→ Task to carry out
Can all of these lines be returned exactly?

→ Source material
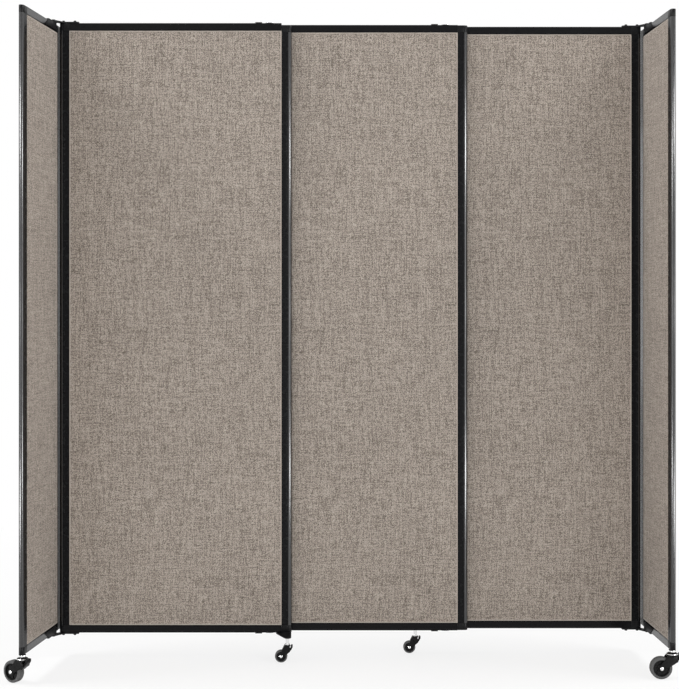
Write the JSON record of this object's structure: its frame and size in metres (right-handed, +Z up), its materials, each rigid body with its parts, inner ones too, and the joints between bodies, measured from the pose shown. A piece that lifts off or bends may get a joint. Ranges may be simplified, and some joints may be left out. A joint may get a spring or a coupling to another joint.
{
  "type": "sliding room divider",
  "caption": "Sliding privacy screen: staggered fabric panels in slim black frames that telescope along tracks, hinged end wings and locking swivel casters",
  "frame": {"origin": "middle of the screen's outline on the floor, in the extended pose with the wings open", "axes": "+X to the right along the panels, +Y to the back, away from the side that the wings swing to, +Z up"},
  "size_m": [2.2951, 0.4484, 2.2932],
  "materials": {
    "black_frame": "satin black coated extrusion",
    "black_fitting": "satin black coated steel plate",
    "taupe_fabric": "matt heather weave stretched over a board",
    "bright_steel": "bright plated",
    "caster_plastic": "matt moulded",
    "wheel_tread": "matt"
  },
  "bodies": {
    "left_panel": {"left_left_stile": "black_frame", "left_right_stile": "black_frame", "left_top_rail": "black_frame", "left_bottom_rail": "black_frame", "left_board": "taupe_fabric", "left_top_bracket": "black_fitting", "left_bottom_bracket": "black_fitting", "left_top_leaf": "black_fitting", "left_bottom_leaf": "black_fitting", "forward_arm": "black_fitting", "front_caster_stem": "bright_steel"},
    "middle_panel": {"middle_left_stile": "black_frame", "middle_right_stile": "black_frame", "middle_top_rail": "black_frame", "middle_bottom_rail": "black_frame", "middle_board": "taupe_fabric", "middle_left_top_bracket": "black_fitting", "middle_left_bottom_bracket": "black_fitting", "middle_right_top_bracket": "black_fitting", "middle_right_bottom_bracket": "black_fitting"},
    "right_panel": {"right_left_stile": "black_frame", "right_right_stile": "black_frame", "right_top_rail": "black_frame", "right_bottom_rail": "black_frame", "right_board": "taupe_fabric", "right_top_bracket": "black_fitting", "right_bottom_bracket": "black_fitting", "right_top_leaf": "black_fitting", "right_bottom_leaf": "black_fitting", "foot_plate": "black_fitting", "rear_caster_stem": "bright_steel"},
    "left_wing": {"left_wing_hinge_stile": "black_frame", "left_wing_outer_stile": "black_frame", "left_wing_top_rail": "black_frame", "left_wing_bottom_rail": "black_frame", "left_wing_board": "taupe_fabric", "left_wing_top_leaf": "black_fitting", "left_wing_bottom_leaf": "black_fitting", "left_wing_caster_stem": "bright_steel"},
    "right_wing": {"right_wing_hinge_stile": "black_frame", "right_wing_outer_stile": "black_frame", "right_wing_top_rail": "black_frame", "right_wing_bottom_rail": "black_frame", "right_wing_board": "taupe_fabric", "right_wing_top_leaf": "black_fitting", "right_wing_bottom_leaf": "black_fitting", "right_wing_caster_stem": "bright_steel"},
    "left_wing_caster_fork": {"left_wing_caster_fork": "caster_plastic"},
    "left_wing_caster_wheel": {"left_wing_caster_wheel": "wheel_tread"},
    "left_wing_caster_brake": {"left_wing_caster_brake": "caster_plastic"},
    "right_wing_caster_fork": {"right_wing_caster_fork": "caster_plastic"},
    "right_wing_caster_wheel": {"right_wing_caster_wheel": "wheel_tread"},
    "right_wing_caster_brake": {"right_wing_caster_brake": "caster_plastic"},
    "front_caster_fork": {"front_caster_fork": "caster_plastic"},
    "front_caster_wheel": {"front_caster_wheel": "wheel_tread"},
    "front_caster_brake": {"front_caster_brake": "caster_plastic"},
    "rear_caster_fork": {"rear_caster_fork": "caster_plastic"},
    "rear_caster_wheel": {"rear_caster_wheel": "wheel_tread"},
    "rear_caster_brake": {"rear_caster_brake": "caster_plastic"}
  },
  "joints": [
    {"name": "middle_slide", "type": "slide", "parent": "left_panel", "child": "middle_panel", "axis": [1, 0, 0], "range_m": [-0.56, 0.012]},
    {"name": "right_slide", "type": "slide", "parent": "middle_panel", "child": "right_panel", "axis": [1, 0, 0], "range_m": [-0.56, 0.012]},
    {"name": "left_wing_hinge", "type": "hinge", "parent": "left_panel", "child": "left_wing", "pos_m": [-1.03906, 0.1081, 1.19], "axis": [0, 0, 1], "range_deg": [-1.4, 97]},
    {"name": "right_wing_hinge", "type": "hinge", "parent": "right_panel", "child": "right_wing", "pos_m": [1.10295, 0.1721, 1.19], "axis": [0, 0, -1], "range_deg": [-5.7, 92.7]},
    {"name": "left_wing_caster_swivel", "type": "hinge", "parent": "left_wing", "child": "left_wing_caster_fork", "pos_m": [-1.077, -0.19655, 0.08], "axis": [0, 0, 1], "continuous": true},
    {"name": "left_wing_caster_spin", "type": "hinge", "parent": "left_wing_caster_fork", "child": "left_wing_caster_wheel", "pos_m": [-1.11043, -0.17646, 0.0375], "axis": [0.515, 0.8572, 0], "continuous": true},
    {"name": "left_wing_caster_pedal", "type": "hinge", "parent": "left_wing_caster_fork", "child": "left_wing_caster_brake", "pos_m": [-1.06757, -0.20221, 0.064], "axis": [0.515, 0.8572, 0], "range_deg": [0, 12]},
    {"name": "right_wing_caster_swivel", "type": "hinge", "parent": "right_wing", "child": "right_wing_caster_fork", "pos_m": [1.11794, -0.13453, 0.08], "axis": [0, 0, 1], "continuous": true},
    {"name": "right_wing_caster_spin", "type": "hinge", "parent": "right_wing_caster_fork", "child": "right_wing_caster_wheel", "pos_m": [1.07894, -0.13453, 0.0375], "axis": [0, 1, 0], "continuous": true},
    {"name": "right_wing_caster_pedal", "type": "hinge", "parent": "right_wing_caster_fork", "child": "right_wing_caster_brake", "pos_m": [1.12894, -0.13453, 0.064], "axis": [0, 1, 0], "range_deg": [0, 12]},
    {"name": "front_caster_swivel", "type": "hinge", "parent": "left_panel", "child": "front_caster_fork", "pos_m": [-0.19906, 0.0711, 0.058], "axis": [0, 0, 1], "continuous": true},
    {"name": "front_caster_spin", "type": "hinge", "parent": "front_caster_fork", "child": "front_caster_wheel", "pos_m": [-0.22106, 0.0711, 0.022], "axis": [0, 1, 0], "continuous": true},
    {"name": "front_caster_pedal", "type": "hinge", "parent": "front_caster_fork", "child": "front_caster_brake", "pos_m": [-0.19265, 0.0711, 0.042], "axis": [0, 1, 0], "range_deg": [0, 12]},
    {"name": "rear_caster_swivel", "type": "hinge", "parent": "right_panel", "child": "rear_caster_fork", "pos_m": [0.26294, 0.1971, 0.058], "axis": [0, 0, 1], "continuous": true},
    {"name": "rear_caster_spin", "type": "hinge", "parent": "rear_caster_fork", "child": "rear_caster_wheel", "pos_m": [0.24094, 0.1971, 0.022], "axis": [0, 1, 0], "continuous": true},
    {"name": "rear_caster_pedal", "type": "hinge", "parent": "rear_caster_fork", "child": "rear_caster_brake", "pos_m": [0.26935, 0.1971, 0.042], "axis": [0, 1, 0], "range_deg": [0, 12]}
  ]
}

→ Written solution
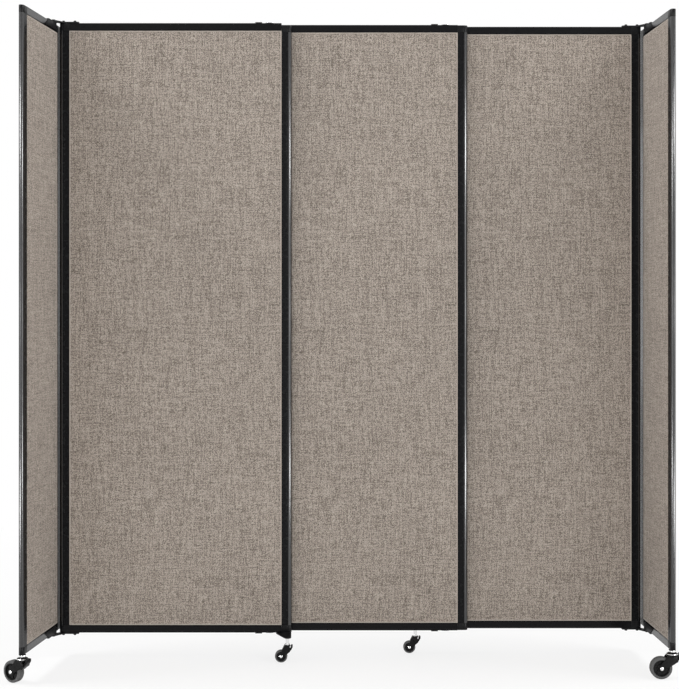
Write the JSON record of this object's structure: its frame and size in metres (right-handed, +Z up), its materials, each rigid body with its parts, inner ones too, and the joints between bodies, measured from the pose shown. A piece that lifts off or bends may get a joint. Ranges may be simplified, and some joints may be left out. A joint may get a spring or a coupling to another joint.
{
  "type": "sliding room divider",
  "caption": "Sliding privacy screen: staggered fabric panels in slim black frames that telescope along tracks, hinged end wings and locking swivel casters",
  "frame": {"origin": "middle of the screen's outline on the floor, in the extended pose with the wings open", "axes": "+X to the right along the panels, +Y to the back, away from the side that the wings swing to, +Z up"},
  "size_m": [2.2951, 0.4484, 2.2932],
  "materials": {
    "black_frame": "satin black coated extrusion",
    "black_fitting": "satin black coated steel plate",
    "taupe_fabric": "matt heather weave stretched over a board",
    "bright_steel": "bright plated",
    "caster_plastic": "matt moulded",
    "wheel_tread": "matt"
  },
  "bodies": {
    "left_panel": {"left_left_stile": "black_frame", "left_right_stile": "black_frame", "left_top_rail": "black_frame", "left_bottom_rail": "black_frame", "left_board": "taupe_fabric", "left_top_bracket": "black_fitting", "left_bottom_bracket": "black_fitting", "left_top_leaf": "black_fitting", "left_bottom_leaf": "black_fitting", "forward_arm": "black_fitting", "front_caster_stem": "bright_steel"},
    "middle_panel": {"middle_left_stile": "black_frame", "middle_right_stile": "black_frame", "middle_top_rail": "black_frame", "middle_bottom_rail": "black_frame", "middle_board": "taupe_fabric", "middle_left_top_bracket": "black_fitting", "middle_left_bottom_bracket": "black_fitting", "middle_right_top_bracket": "black_fitting", "middle_right_bottom_bracket": "black_fitting"},
    "right_panel": {"right_left_stile": "black_frame", "right_right_stile": "black_frame", "right_top_rail": "black_frame", "right_bottom_rail": "black_frame", "right_board": "taupe_fabric", "right_top_bracket": "black_fitting", "right_bottom_bracket": "black_fitting", "right_top_leaf": "black_fitting", "right_bottom_leaf": "black_fitting", "foot_plate": "black_fitting", "rear_caster_stem": "bright_steel"},
    "left_wing": {"left_wing_hinge_stile": "black_frame", "left_wing_outer_stile": "black_frame", "left_wing_top_rail": "black_frame", "left_wing_bottom_rail": "black_frame", "left_wing_board": "taupe_fabric", "left_wing_top_leaf": "black_fitting", "left_wing_bottom_leaf": "black_fitting", "left_wing_caster_stem": "bright_steel"},
    "right_wing": {"right_wing_hinge_stile": "black_frame", "right_wing_outer_stile": "black_frame", "right_wing_top_rail": "black_frame", "right_wing_bottom_rail": "black_frame", "right_wing_board": "taupe_fabric", "right_wing_top_leaf": "black_fitting", "right_wing_bottom_leaf": "black_fitting", "right_wing_caster_stem": "bright_steel"},
    "left_wing_caster_fork": {"left_wing_caster_fork": "caster_plastic"},
    "left_wing_caster_wheel": {"left_wing_caster_wheel": "wheel_tread"},
    "left_wing_caster_brake": {"left_wing_caster_brake": "caster_plastic"},
    "right_wing_caster_fork": {"right_wing_caster_fork": "caster_plastic"},
    "right_wing_caster_wheel": {"right_wing_caster_wheel": "wheel_tread"},
    "right_wing_caster_brake": {"right_wing_caster_brake": "caster_plastic"},
    "front_caster_fork": {"front_caster_fork": "caster_plastic"},
    "front_caster_wheel": {"front_caster_wheel": "wheel_tread"},
    "front_caster_brake": {"front_caster_brake": "caster_plastic"},
    "rear_caster_fork": {"rear_caster_fork": "caster_plastic"},
    "rear_caster_wheel": {"rear_caster_wheel": "wheel_tread"},
    "rear_caster_brake": {"rear_caster_brake": "caster_plastic"}
  },
  "joints": [
    {"name": "middle_slide", "type": "slide", "parent": "left_panel", "child": "middle_panel", "axis": [1, 0, 0], "range_m": [-0.56, 0.012]},
    {"name": "right_slide", "type": "slide", "parent": "middle_panel", "child": "right_panel", "axis": [1, 0, 0], "range_m": [-0.56, 0.012]},
    {"name": "left_wing_hinge", "type": "hinge", "parent": "left_panel", "child": "left_wing", "pos_m": [-1.03906, 0.1081, 1.19], "axis": [0, 0, 1], "range_deg": [-1.4, 97]},
    {"name": "right_wing_hinge", "type": "hinge", "parent": "right_panel", "child": "right_wing", "pos_m": [1.10295, 0.1721, 1.19], "axis": [0, 0, -1], "range_deg": [-5.7, 92.7]},
    {"name": "left_wing_caster_swivel", "type": "hinge", "parent": "left_wing", "child": "left_wing_caster_fork", "pos_m": [-1.077, -0.19655, 0.08], "axis": [0, 0, 1], "continuous": true},
    {"name": "left_wing_caster_spin", "type": "hinge", "parent": "left_wing_caster_fork", "child": "left_wing_caster_wheel", "pos_m": [-1.11043, -0.17646, 0.0375], "axis": [0.515, 0.8572, 0], "continuous": true},
    {"name": "left_wing_caster_pedal", "type": "hinge", "parent": "left_wing_caster_fork", "child": "left_wing_caster_brake", "pos_m": [-1.06757, -0.20221, 0.064], "axis": [0.515, 0.8572, 0], "range_deg": [0, 12]},
    {"name": "right_wing_caster_swivel", "type": "hinge", "parent": "right_wing", "child": "right_wing_caster_fork", "pos_m": [1.11794, -0.13453, 0.08], "axis": [0, 0, 1], "continuous": true},
    {"name": "right_wing_caster_spin", "type": "hinge", "parent": "right_wing_caster_fork", "child": "right_wing_caster_wheel", "pos_m": [1.07894, -0.13453, 0.0375], "axis": [0, 1, 0], "continuous": true},
    {"name": "right_wing_caster_pedal", "type": "hinge", "parent": "right_wing_caster_fork", "child": "right_wing_caster_brake", "pos_m": [1.12894, -0.13453, 0.064], "axis": [0, 1, 0], "range_deg": [0, 12]},
    {"name": "front_caster_swivel", "type": "hinge", "parent": "left_panel", "child": "front_caster_fork", "pos_m": [-0.19906, 0.0711, 0.058], "axis": [0, 0, 1], "continuous": true},
    {"name": "front_caster_spin", "type": "hinge", "parent": "front_caster_fork", "child": "front_caster_wheel", "pos_m": [-0.22106, 0.0711, 0.022], "axis": [0, 1, 0], "continuous": true},
    {"name": "front_caster_pedal", "type": "hinge", "parent": "front_caster_fork", "child": "front_caster_brake", "pos_m": [-0.19265, 0.0711, 0.042], "axis": [0, 1, 0], "range_deg": [0, 12]},
    {"name": "rear_caster_swivel", "type": "hinge", "parent": "right_panel", "child": "rear_caster_fork", "pos_m": [0.26294, 0.1971, 0.058], "axis": [0, 0, 1], "continuous": true},
    {"name": "rear_caster_spin", "type": "hinge", "parent": "rear_caster_fork", "child": "rear_caster_wheel", "pos_m": [0.24094, 0.1971, 0.022], "axis": [0, 1, 0], "continuous": true},
    {"name": "rear_caster_pedal", "type": "hinge", "parent": "rear_caster_fork", "child": "rear_caster_brake", "pos_m": [0.26935, 0.1971, 0.042], "axis": [0, 1, 0], "range_deg": [0, 12]}
  ]
}